Anyway, this season of Celebrity Big Brother is none of those things. And that’s because the evolution of reality television has led to what it currently is across all shows — usually, a cast of people wherein 80% of the talent are hyperaware of the bones of their show and how to “turn it on” for the camera. This can be seen on the Real Housewives franchise. Or the Bachelor/Bachelorette/Bachelor in Paradise franchise(s). At times, the drama is so intense, they must resort to breaking the fourth wall and mentioning their involvement in the show and its production (which is my favorite thing and something that should occur way more in the year 2022). But here’s the thing about Big Brother, it’s literally George Orwell’s 1984. As opposed to being followed by a small crew of camera people, the contestants in the Big Brother house are surveilled 24/7. There are cameras everywhere in the house, even in the bathroom. I used to watch Big Brother back in the day and watched its evolution to the game it is today. But it’s different today because CBS has adapted along with technology and in the last however many years, it has provided something called Live Feeds, where you log on and watch the houseguests in real-time. Big Brother isn’t filmed, edited, and aired at a later date. It airs live with weekly live eliminations. So right now I could log on and see Todrick Hall paint his nails or hear Lamar Odom talk about how much he misses his ex-wife (who happens to be Khloe Kardashian).
OK I THINK I HAVE A POINT WHICH ALL OF THIS RAMBLING HAS REVEALED
Isn’t it fascinating what we do not when we think we aren’t being watched, but when we are certain we are? When you walk into a crowded place and think, no, you KNOW you are being watched. Now imagine that was happening 24/7, even in moments where you’re alone. Would you carry on whatever act you put on at all times of the day? That sounds exhausting. Or would you just…let go? You’re always being watched so you might as well be yourself right? I don’t know what I would do. I feel constantly aware of when I’m being noticed as I am often noticing other people. I’m curious and like to observe others when they assume no one is seeing them.
Sometimes when you’re being watched, the results are nothing close to spectacular. And sometimes it reveals something anomalous.
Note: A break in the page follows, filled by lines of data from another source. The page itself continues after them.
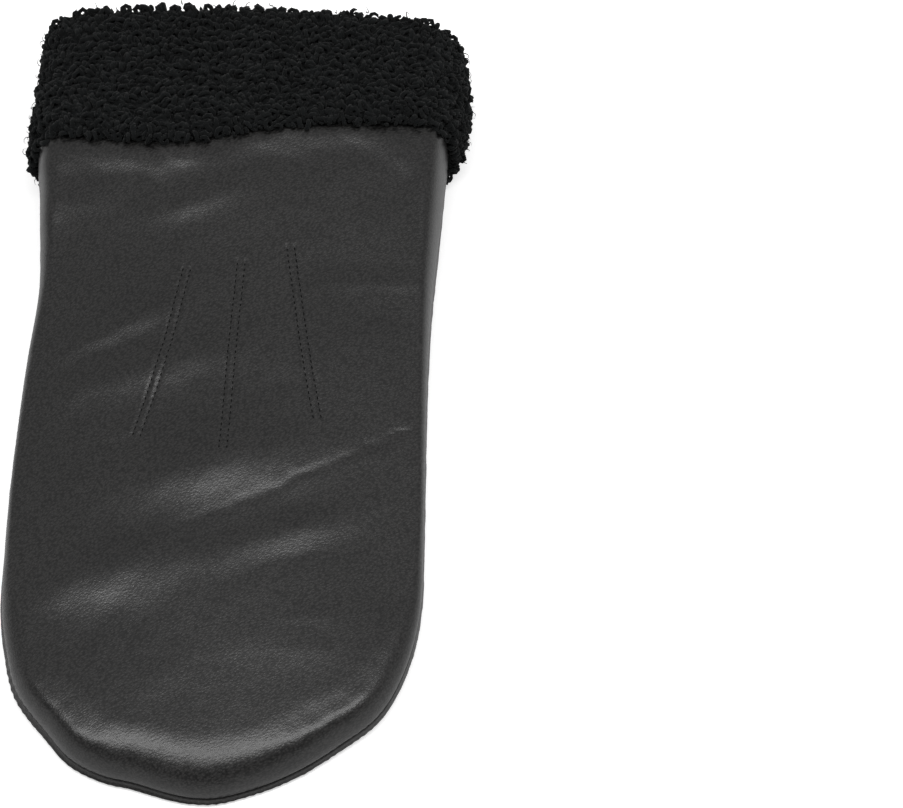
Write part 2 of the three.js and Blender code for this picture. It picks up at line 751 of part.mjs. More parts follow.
function piece(name, geometry, finish) {
  const mesh = new THREE.Mesh(geometry, new THREE.MeshStandardMaterial(finish));
  mesh.name = name;
  return mesh;
}

const leatherHand = new THREE.Group();
leatherHand.add(piece('back_panel', backPanel(), BLACK_LEATHER));
leatherHand.add(piece('palm_panel', palmPanel(), BLACK_LEATHER));
leatherHand.add(piece('thumb', thumb(), BLACK_LEATHER));

const mitten = new THREE.Group();
mitten.add(leatherHand);
mitten.add(piece('wool_cuff', woolCuff(), BLACK_WOOL));
mitten.position.y = -new THREE.Box3().setFromObject(mitten).getCenter(new THREE.Vector3()).y;

export default mitten;
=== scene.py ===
"""Dresses a left-hand leather mitten that lies palm down, with a curly wool cuff.

The leather panels, the thumb and the wool cuff are worked out again as fine surfaces over the same
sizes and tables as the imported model's solids, and each one replaces its solid. Shapes are worked out
in millimetres, with Y = 0 at the wrist seam, and are put in the row's frame, in metres, when they
become meshes.
"""

import logging
import math
from dataclasses import dataclass, field
from enum import Enum
from typing import Callable, Sequence

import bpy
import numpy as np
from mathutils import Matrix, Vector


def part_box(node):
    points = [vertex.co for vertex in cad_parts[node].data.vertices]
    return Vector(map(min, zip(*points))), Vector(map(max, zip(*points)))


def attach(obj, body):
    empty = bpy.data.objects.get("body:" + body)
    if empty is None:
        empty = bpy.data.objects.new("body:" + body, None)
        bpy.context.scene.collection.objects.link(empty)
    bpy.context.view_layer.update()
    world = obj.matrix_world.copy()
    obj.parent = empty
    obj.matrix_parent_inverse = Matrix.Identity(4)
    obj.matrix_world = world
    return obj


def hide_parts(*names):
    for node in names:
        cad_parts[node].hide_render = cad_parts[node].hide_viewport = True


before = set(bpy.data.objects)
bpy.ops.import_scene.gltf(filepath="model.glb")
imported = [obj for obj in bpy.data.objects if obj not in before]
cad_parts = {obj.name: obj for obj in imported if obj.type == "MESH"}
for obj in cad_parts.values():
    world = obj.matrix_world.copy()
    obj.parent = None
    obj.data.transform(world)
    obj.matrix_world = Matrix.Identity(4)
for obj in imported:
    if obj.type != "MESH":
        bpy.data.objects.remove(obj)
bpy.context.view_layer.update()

METRES = 0.001
TURN = 2 * math.pi
IMAGE_WIDTH = 903
SEED = 27

log = logging.getLogger("mitten")

Array = np.ndarray
Colour = tuple[float, float, float]
Surface = Callable[[Array, Array], tuple[Array, Array, Array]]


def mix(low: Array, high: Array, share: Array) -> Array:
    """Blends two values: low + (high - low) * share."""
    return low + (high - low) * share


def ease(start: float, end: float, value: Array) -> Array:
    """Rises smoothly from 0 at start to 1 at end, as 3 s^2 - 2 s^3 of the share s between them."""
    share = np.clip((value - start) / (end - start), 0.0, 1.0)
    return share * share * (3.0 - 2.0 * share)


def rounded_rise(share: Array, power: float) -> Array:
    """Quarter of a rounded corner: 0 at its foot and 1 from its full width on.

    The height h over the share s of the width follows (1 - s)^power + h^power = 1.
    """
    left = 1.0 - np.clip(share, 0.0, 1.0)
    return (1.0 - left**power) ** (1.0 / power)


def bell(value: Array, width: float) -> Array:
    """A bell curve of height 1, exp(-(value / width)^2)."""
    return np.exp(-((value / width) ** 2))


def way_along(x: Array, y: Array) -> Array:
    """The way run from the first point of a line to each of its points."""
    return np.concatenate([[0], np.cumsum(np.hypot(np.diff(x), np.diff(y)))])


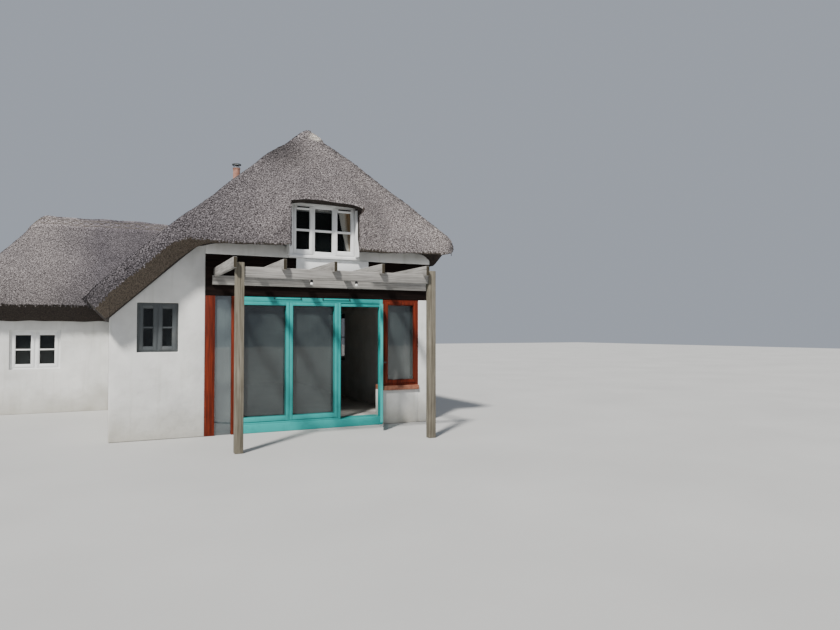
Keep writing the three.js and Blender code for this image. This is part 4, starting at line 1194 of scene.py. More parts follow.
def strip(across, along):
    """Faces of a closed strip with an upper and a lower skin of across by along points."""
    def at(i, j, skin):
        return (skin * along + j) * across + i

    faces = []
    for j in range(along - 1):
        for i in range(across - 1):
            faces.append([at(i, j, 0), at(i + 1, j, 0), at(i + 1, j + 1, 0), at(i, j + 1, 0)])
            faces.append([at(i, j, 1), at(i, j + 1, 1), at(i + 1, j + 1, 1), at(i + 1, j, 1)])
    for j in range(along - 1):
        faces.append([at(0, j, 0), at(0, j + 1, 0), at(0, j + 1, 1), at(0, j, 1)])
        last = across - 1
        faces.append([at(last, j, 0), at(last, j, 1), at(last, j + 1, 1), at(last, j + 1, 0)])
    for i in range(across - 1):
        last = along - 1
        faces.append([at(i, 0, 0), at(i, 0, 1), at(i + 1, 0, 1), at(i + 1, 0, 0)])
        faces.append([at(i, last, 0), at(i + 1, last, 0), at(i + 1, last, 1), at(i, last, 1)])
    return faces


def cap_piece(name, x, y, edge, finish):
    """A cap over the plan points x, y; edge is 0 on its rim and 1 inside it."""
    along, across = x.shape
    roof = straw_outside(x, y)
    rim = np.sqrt(np.clip(1 - (1 - np.clip(edge, 0, 1)) ** 2, 0, 1))
    upper = roof + CAP_EDGE + (CAP_THICKNESS - CAP_EDGE) * rim
    points = np.concatenate([
        np.stack([x, y, upper], -1).reshape(-1, 3),
        np.stack([x, y, roof - CAP_SINK], -1).reshape(-1, 3),
    ])
    piece = mesh_piece(name, points, strip(across, along), [finish])
    mark(piece, "cap", np.concatenate([np.ones(x.size), np.zeros(x.size)]))
    return piece


def cap_grid(along_count, across_count):
    """Shares along and across a cap; the points across crowd towards both rims."""
    u = np.sin(np.linspace(-math.pi / 2, math.pi / 2, across_count))
    return np.meshgrid(np.linspace(0, 1, along_count), u, indexing="ij")


def main_cap():
    """The cap of the main ridge, from its tip on the front hip to the rear hip."""
    along, across = cap_grid(130, 34)
    y = CAP_TIP_Y + (CAP_END_Y - CAP_TIP_Y) * along
    x = RIDGE_X + across * cap_half(y)
    edge = np.minimum((1 - np.abs(across)) * cap_half(y), y - CAP_TIP_Y) / CAP_RIM
    return cap_piece("ridge_cap", x, y, edge, "ridge_straw")


def range_cap():
    """The range's cap, whose two ends narrow and roll down."""
    along, across = cap_grid(76, 26)
    x = RANGE_CAP_X1 + (RANGE_CAP_X0 - RANGE_CAP_X1) * along
    from_ends = np.minimum(x - RANGE_CAP_X0, RANGE_CAP_X1 - x)
    half = np.minimum(RANGE_CAP_HALF, RANGE_CAP_TIP_HALF + CAP_TAPER * from_ends)
    y = RANGE_RIDGE_Y + across * half
    edge = np.minimum((1 - np.abs(across)) * half, from_ends) / CAP_RIM
    return cap_piece("range_ridge_cap", x, y, edge, "range_ridge_straw")


main_ridge = main_cap()
range_ridge = range_cap()
for cap, finish, seed in ((main_ridge, "ridge_straw", 21), (range_ridge, "range_ridge_straw", 22)):
    ends = grown(f"{finish}_ends", cap, STRAW_ENDS, Slope_mark="cap",
                 Bundles_per_square_metre=2000 * QUICK_SHARE, Length=0.045, Width=0.009, Seed=seed,
                 Straw=FINISHES[finish])
    hand_over(ends)
hand_over(main_ridge, stands_for=("thatch_ridge",))
hand_over(range_ridge)

# %% [markdown]
# ### Hazel rods on the ridge
# Split hazel rods, pinned flat along both edges of the cap with crossed rods between them, keep the
# straw down. The rods follow lines over the roof, so a second tree turns a line into a rod of a
# given thickness. It is used again for gaskets and other thin runs.

# %% A tree that turns lines into rods
ROD_RADIUS, ROD_SIDES = 0.007, 5
ROD_SPACING, ROD_STEP = 0.22, 0.08


def rod_tree():
    """A round rod along every line of the surface's edges."""
    t = Tree("rods")
    t.add_input("Rod radius", "NodeSocketFloat", ROD_RADIUS)
    t.add_input("Rod sides", "NodeSocketInt", ROD_SIDES)
    t.add_input("Finish", "NodeSocketMaterial")
    path = t.node("GeometryNodeMeshToCurve", None, {"Mesh": t.entry_socket("Surface")})
    section = t.node("GeometryNodeCurvePrimitiveCircle", {"mode": "RADIUS"}, {
        "Resolution": t.entry_socket("Rod sides"), "Radius": t.entry_socket("Rod radius"),
    })
    rod = t.node("GeometryNodeCurveToMesh", None, {
        "Curve": path.outputs[0], "Profile Curve": section.outputs[0], "Fill Caps": True,
    })
    t.end(rod.outputs[0], t.entry_socket("Finish"))
    return t


RODS = rod_tree()


def rods(name, paths, radius, finish, body=HOUSE):
    """One piece of rods, each along a list of points."""
    points = [tuple(p) for path in paths for p in path]
    edges, start = [], 0
    for path in paths:
        edges += [(start + k, start + k + 1) for k in range(len(path) - 1)]
        start += len(path)
    mesh = bpy.data.meshes.new(name)
    mesh.from_pydata(points, edges, [])
    lines = bpy.data.objects.new(f"{name}_lines", mesh)
    piece = grown(name, lines, RODS, Rod_radius=radius, Rod_sides=ROD_SIDES, Finish=FINISHES[finish])
    bpy.data.objects.remove(lines)
    shade(piece.data)
    hand_over(piece, body)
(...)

I watched part of 1 of the Jeen-Yuhs trilogy, the Kanye doc. Putting aside everything happening right now in his personal life, let’s observe Kanye the person. But I guess even then we can’t even really do that right? Even as a young producer and aspiring rapper trying to get signed to a label, Kanye very much embodied the unwavering confidence and genius he’s exhibited over the course of his career. So much of Kanye’s persona was and is rooted in his artistry. He is both creator and critic, constantly engaging with the art around him in an effort to elevate his own work, which ultimately elevated the entire genre. And while Kanye is being watched, documented by a friend and filmmaker, he is very much the Kanye we know today and I love every freaking second of it. Regardless of what you think of the man, you can’t look at a clip of him playing Jesus Walks for a room full of people who had no idea he rapped and not sit in awe. Or watch him play All Falls Down to an executive assistant at Roc-A-Fella records, who doesn’t seem to care too much, and not marvel at the way these people had no idea they were listening to a cut of one of the most monumental tracks on one of the most monumental debut albums of all time.
In many ways, Kanye knowingly signed up to be watched for the rest of his life the moment he agreed to have a camera follow the rise of his career. That’s a sort of voluntary voyeurism you know? In many ways, the theater is voluntary voyeurism. I saw a show recently that played into that concept, whether it was aware of it or not. It’s called Space Dogs. It’s a super fun, almost PBS after-school special-esque, entertaining musical about the stray dogs Russian scientists launched into the galaxy during the space race. There are two actors in the show. They also wrote the show. They sing, play instruments, masterfully move between being on camera and on stage, and perform puppetry. I love when shows are hyper-involved like Space Dogs because every now and again you catch a moment, perhaps just a glimpse, where they forget they are being watched by everyone else in the room and are simply at play. I find that just as fascinating as someone who wears the gaze of others like a chiffon kaftan.
Anyway. That’s all I’m thinking about. See Space Dogs if you’re in NYC. Watch Big Brother. Or don’t honestly. Watch Jeen-Yuhs, it’s extremely well done and fascinating. Oh and drink water.
I’ve watched the first 2 parts of Jeen-Yuhs and have had similar thoughts. I’m oftentimes thinking about the effects of voyeurism and surveillance and the nuanced differences between both of those seemingly synonymous things. Perhaps the difference between Kanye and the folks on BB is that the former feels empowered and inspired by being captured while the latter ultimately submits to it because they’ve contractually agreed to this heightened, constant access.